At the same time, the energy-pressure readings -- of Latinos, Asians and other immigrant groups who rightly perceive themselves as targets of xenophobia -- are escalating.  As reported by the nonpartisan Migration Policy Institute and the Government Accountability Office, the immigration enforcers, in league with state, regional and city police agencies operating under the Congressionally authorized 287(g) program, are largely unmonitored and unaccountable.  The 287(g) program, touted as a means of apprehending and removing dangerous foreign felons, has instead gone "rogue" and mostly netted petty immigration violators and small-scale misdemeanants, while arousing ire and fear in local immigrant communities

As the energy of righteous anger builds, not only traditional Democrats but even conservative Latinos chide President Obama for abandoning his campaign promises, and failing to try hard, let alone deliver, on immigration reform. The Republicans (notwithstanding Norm Coleman's recent rebuke of Tom Tancredo) are even more adrift on immigration, mounting a campaign against "anchor babies" and trying to override the 14th amendment's guarantee of birthright citizenship.

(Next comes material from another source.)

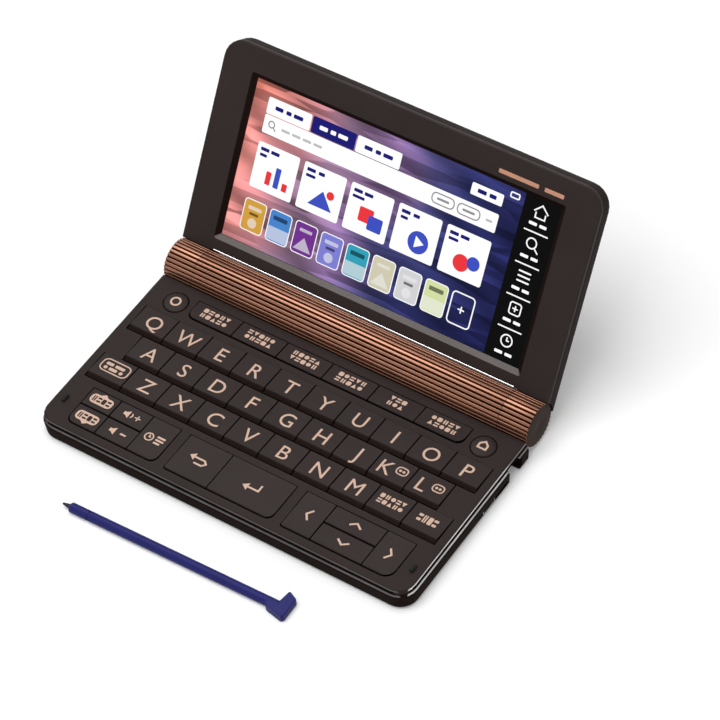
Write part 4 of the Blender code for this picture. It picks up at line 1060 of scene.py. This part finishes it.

Meantime, despite a virulent economic recession and a record number of deportations, the unauthorized immigrant population (11.2 million in 2010) remains virtually unchanged from the year before, according to the Pew Hispanic Center

All of the essential requirements for an energized reaction are present. DREAMers have nowhere to go but to the street and to their smartphones.  Spanish- and other foreign-language media will report growing resentment, anger and the desire for justice among their U.S. citizen and immigrant readers  -- reporting largely unnoticed in the Anglo mediascape.  U.S. politicians of every stripe, like Hosni Mubarak, will be caught unawares when the energy is released. 

Sir Arthur Conan Doyle was correct:  "The world is full of obvious things which nobody by any chance ever observes."  To politicos of the left and right, the only proper response is, "Duh!"